# The Hoody Proxy

**Page:** getting-started/proxy

[Download Raw Markdown](./getting-started/proxy.md)

---

# The Hoody Proxy

**Every URL you've been using? The proxy makes it work.**

The Hoody Proxy is the gateway between the outside world and your containers. It handles HTTPS certificates, routes requests to the right service, manages permissions, and preserves real client IPs. All automatically. Every program you run gets HTTPS, HTTP/2, and HTTP/3 (QUIC) — out of the box. No configuration. No cert rotation. No Let's Encrypt dance.
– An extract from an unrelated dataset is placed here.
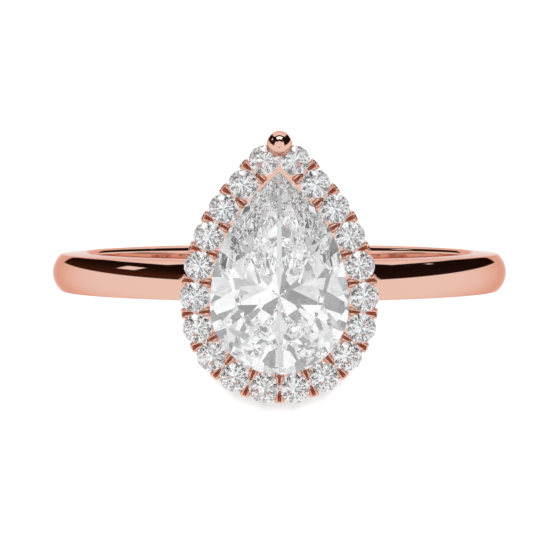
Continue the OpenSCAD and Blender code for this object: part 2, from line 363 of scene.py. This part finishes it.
def bead_top(shoulder, rise, groove, width, tilt):
    """Height of a bead that rises from its shoulder, with a groove along its middle. tilt lowers
    it away from the middle line of the halo."""
    def top(u, v, fall):
        cut = groove * math.exp(-(v / width) ** 2) * fall
        return shoulder + rise * fall - cut - tilt * abs(u)
    return top


def stones_beside(number):
    """The two halo stones that a prong pair stands between."""
    if number == 1:
        pair = 1, SIDE_STONES + 1
    elif number <= SIDE_STONES:
        pair = number - 1, number
    else:
        pair = number, number + 1
    return [f"halo_stone_{i:02d}" for i in pair]


def prong_pair(name, number):
    """Both prongs of a pair, placed from the two halo stones beside it."""
    a, b = [(lo + hi) / 2 for lo, hi in map(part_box, stones_beside(number))]
    girdle = plate_hi.z / MM
    along = Vector((b.x - a.x, b.y - a.y, 0)).normalized()
    out = Vector((along.y, -along.x, 0))
    middle = (a + b) / 2
    heart = (stone_lo + stone_hi) / 2
    if out.dot(middle - heart) < 0:
        out.negate()
    # The outer prongs are broader on the straight flanks than round the pear's end
    on_flank = out.y > 0.3
    rim = 0.32 if on_flank else 0.27
    points, faces = [], []
    for outline, top, foot in (
        (inner_bead, bead_top(girdle + 0.12, 0.30, 0.18, 0.065, 0.0), girdle - 0.3),
        (outer_bead(rim), bead_top(girdle + 0.10, 0.27, 0.25, 0.08, 0.08), plate_lo.z / MM),
    ):
        def place(u, v, z):
            return middle.xy.to_3d() + out * (u * MM) + along * (v * MM) + Vector((0, 0, z * MM))

        start = len(points)
        more, sides = loft([[place(*p) for p in ring] for ring in dome(outline, top, foot)])
        points += more
        faces += [tuple(start + i for i in face) for face in sides]
    pair = new_piece(f"prongs_{number:02d}", points, faces, PRONG_GOLD, [name])
    pair.data.materials.append(GROOVE_PAINTED_SHADE_GOLD)
    # The faces along the bottom of each groove get the groove gold: rougher than the polished top,
    # and darker as painted shade
    groove, upward = 0.038 * MM, 0.2
    for face in pair.data.polygons:
        if face.normal.z > upward and abs((face.center - middle).dot(along)) < groove:
            face.material_index = 1


def tip_claw():
    """The rounded claw that folds over the point of the halo."""
    lo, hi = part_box("tip_claw")
    cx, cy = (lo.x + hi.x) / 2 / MM, (lo.y + hi.y) / 2 / MM
    top_z = hi.z / MM
    wide, back, front = 0.545, 0.64, 0.42
    rise = 0.62
    edge = top_z - rise
    crest = cy - 0.11

    def section(a, k):
        """A point of the claw seen from above: round at the back, a blunt V towards the stone."""
        c, s = math.cos(a), math.sin(a)
        if s > 0:
            return cx + wide * k * c, crest + back * k * s
        pinch = 1 - 0.1 * math.sin(2 * abs(math.atan2(s, abs(c)))) * k
        return cx + wide * k * c * pinch, crest + front * k * s

    rings = []
    turns = full_turn(64)
    steps = 15
    for i in range(steps + 1):
        k = share_out(i, steps, 0.2)
        fall = math.sqrt(max(0.0, 1 - k * k))
        rings.append([(*section(a, k), edge + rise * fall) for a in turns])
    # The underside tucks in to the post, which runs down through the plate
    tuck = ((0.985, edge - 0.06), (0.93, edge - 0.13), (0.84, edge - 0.2), (0.78, edge - 0.3))
    for k, z in (*tuck, (0.76, plate_lo.z / MM)):
        rings.append([(*section(a, k), z) for a in turns])
    points, faces = loft([[Vector(p) * MM for p in ring] for ring in rings])
    new_piece("point_claw", points, faces, PRONG_GOLD, ["tip_claw"])


# ---- Build the object

shank_band()
for number, name in enumerate(PAIRS, 1):
    prong_pair(name, number)
tip_claw()
for name in ["head_peg", "saddle_bridge", "base_rail", "halo_plate", "centre_collet", *WIRES]:
    dress(name, HEAD_GOLD)
dress("centre_stone", CENTRE_DIAMOND)
for name in HALO_STONES:
    dress(name, HALO_DIAMOND)


# ---- Studio: a white floor, a soft overhead light and a white tent with dark flags

def directions(tree):
    """Of a ray: its x, its azimuth and zenith angle in degrees, with the azimuth 0 at both sides
    and 90 towards the point of the pear, and its full azimuth and zenith angle in radians."""
    place = node_in(tree, "TexCoord")
    split = node_in(tree, "SeparateXYZ")
    tree.links.new(place.outputs["Generated"], split.inputs[0])
    x, y, z = split.outputs
    side = math_node(tree, "ABSOLUTE", x)
    azimuth = math_node(tree, "DEGREES", math_node(tree, "ARCTAN2", y, side))
    fall = math_node(tree, "ARCCOSINE", z)
    around = math_node(tree, "ARCTAN2", y, x)
    return x, azimuth, math_node(tree, "DEGREES", fall), around, fall


def window(tree, angle, low, high, soft):
    """1 between two angles and 0 beyond them, with soft edges. None leaves that side open."""
    edges = []
    if low is not None:
        edges.append(smooth_step(tree, angle, low, low + soft))
    if high is not None:
        edges.append(opposite(tree, smooth_step(tree, angle, high - soft, high)))
    return product_of(tree, *edges)


def patch(tree, azimuth, zenith, across, down, soft=2.0):
    """1 on a patch of the tent, given by its range of azimuth and its range of zenith angle."""
    return product_of(tree, window(tree, azimuth, *across, soft), window(tree, zenith, *down, soft))


def metal_tent(tree, x, azimuth, zenith):
    """What polished metal sees: white all round, with dark flags beside and beyond the ring, a
    bright softbox in the far flag and a slim gap in each side flag."""
    # The lower edge of the side flags rises towards the floor, and their upper edge leans back
    low = math_node(tree, "SUBTRACT", azimuth, scaled(tree, zenith, 0.2, -7))
    lean = math_node(tree, "MINIMUM", scaled(tree, zenith, 0.2, -23), 0.0)
    high = math_node(tree, "ADD", azimuth, lean)
    below_high = window(tree, high, None, 51, 2)
    flag_side = product_of(tree, patch(tree, low, zenith, (0, None), (50, 150)), below_high)
    flag_far = patch(tree, azimuth, zenith, (45, 93), (37, 91.5))
    flag_near = patch(tree, azimuth, zenith, (None, -62), (14, 24))

    softbox = patch(tree, azimuth, zenith, (64, 93), (55, 77), 1.5)
    left = smooth_step(tree, math_node(tree, "MULTIPLY", x, -1.0), 0.0, 0.01)
    right = smooth_step(tree, x, 0.0, 0.01)
    gap_left = product_of(tree, left, patch(tree, azimuth, zenith, (29.5, 41), (86, 100), 1.5))
    gap_right = product_of(tree, right, patch(tree, azimuth, zenith, (44, 48), (102, 107), 1.5))

    flags = either(tree, flag_side, flag_far, flag_near)
    dark = product_of(tree, flags, opposite(tree, either(tree, softbox, gap_left, gap_right)))
    brown, brown_black = (0.062, 0.021, 0.009, 1), (0.018, 0.008, 0.005, 1)
    black = (0.012, 0.006, 0.004, 1)
    shade = mix_rgb(tree, smooth_step(tree, x, -0.3, 0.3), brown, brown_black)
    shade = mix_rgb(tree, smooth_step(tree, azimuth, 12, 45), shade, black)
    white = mix_rgb(tree, softbox, (1.0, 1.0, 1.0, 1), (2.6, 2.6, 2.6, 1))
    return mix_rgb(tree, dark, white, shade)


def gem_tent(tree, around, fall):
    """What the diamonds see: white with grey panels, and three broad pale grey sheets over them."""
    white, grey, pale_grey = (1.02, 1.02, 1.02, 1), (0.2, 0.2, 0.205, 1), (0.72, 0.72, 0.73, 1)
    checks = product_of(tree, wave(tree, around, 4.0), wave(tree, fall, 5.0))
    panels = mix_rgb(tree, smooth_step(tree, checks, -0.12, 0.12), white, grey)
    return mix_rgb(tree, smooth_step(tree, wave(tree, around, 3.0), 0.3, 1.0), panels, pale_grey)


def world():
    """The tent differs by the kind of ray: the floor gets an even fill, and the camera sees white."""
    tent = bpy.data.worlds.new("studio_tent")
    tent.use_nodes = True
    tree = tent.node_tree
    background = tree.nodes["Background"]
    x, azimuth, zenith, around, fall = directions(tree)
    rays = node_in(tree, "LightPath")
    fill, backdrop = (0.9, 0.9, 0.9, 1), (1, 1, 1, 1)
    colour = mix_rgb(tree, rays.outputs["Is Glossy Ray"], fill, metal_tent(tree, x, azimuth, zenith))
    colour = mix_rgb(tree, rays.outputs["Is Transmission Ray"], colour, gem_tent(tree, around, fall))
    colour = mix_rgb(tree, rays.outputs["Is Camera Ray"], colour, backdrop)
    tree.links.new(colour, background.inputs["Color"])
    tent.cycles.sampling_method = "NONE"
    bpy.context.scene.world = tent


def floor():
    """Plain white paper under the ring."""
    half = 1.0
    z = cad_lo.z
    mesh = bpy.data.meshes.new("floor")
    corners = [(-half, -half, z), (half, -half, z), (half, half, z), (-half, half, z)]
    mesh.from_pydata(corners, [], [(0, 1, 2, 3)])
    material = bpy.data.materials.new("floor_paper")
    material.use_nodes = True
    shader = material.node_tree.nodes["Principled BSDF"]
    shader.inputs["Base Color"].default_value = (0.92, 0.92, 0.92, 1)
    shader.inputs["Roughness"].default_value = 1.0
    shader.inputs["Specular IOR Level"].default_value = 0.0
    mesh.materials.append(material)
    plane = bpy.data.objects.new("floor", mesh)
    bpy.context.scene.collection.objects.link(plane)
    plane.visible_glossy = False
    plane.visible_transmission = False


def soft_light():
    """A small light high above the far side, for the soft shadow under the head."""
    data = bpy.data.lights.new("overhead_softbox", "AREA")
    data.shape = "DISK"
    data.size = 0.04
    data.energy = 9.5
    light = bpy.data.objects.new("overhead_softbox", data)
    light.location = (0, 0.143, 1.5)
    aim = Vector((0, 0, cad_lo.z)) - light.location
    light.rotation_euler = aim.to_track_quat("-Z", "Y").to_euler()
    light.visible_glossy = False
    light.visible_transmission = False
    bpy.context.scene.collection.objects.link(light)


def camera():
    """A long lens that looks almost straight down on the stones, a little from the far side."""
    lean = math.radians(2.69)
    distance = 0.16
    aim = Vector((0.000025, -0.000385, 0))
    data = bpy.data.cameras.new("camera")
    data.sensor_width = 36
    data.lens = 225.9
    data.clip_start, data.clip_end = 0.01, 10
    cam = bpy.data.objects.new("camera", data)
    cam.location = aim + distance * Vector((0, math.sin(lean), math.cos(lean)))
    cam.rotation_euler = (-lean, 0, 0)
    bpy.context.scene.collection.objects.link(cam)
    bpy.context.scene.camera = cam


world()
floor()
soft_light()
camera()
scene = bpy.context.scene
scene.view_settings.view_transform = "Standard"
# Light crosses a diamond many times before it leaves
scene.cycles.max_bounces = 100
scene.cycles.glossy_bounces = 90
scene.cycles.transmission_bounces = 90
You will never think about a certificate again in your life. It just works.

---

## What the Proxy Does

1. **Automatic HTTPS** — Wildcard TLS certificates for every container URL. No Let's Encrypt setup, no cert rotation, no DNS challenge.

2. **URL routing** — Parses `{projectId}-{containerId}-{service}-{instance}.{serverName}.containers.hoody.icu` and routes to the correct service inside the correct container.

3. **Permission enforcement** — Authentication (JWT, password, IP whitelist, bearer token) checked before any request reaches your container.

4. **Real client IP** — Uses netfilter hooks to preserve the real client IP address. Your application sees the actual visitor, not a proxy address.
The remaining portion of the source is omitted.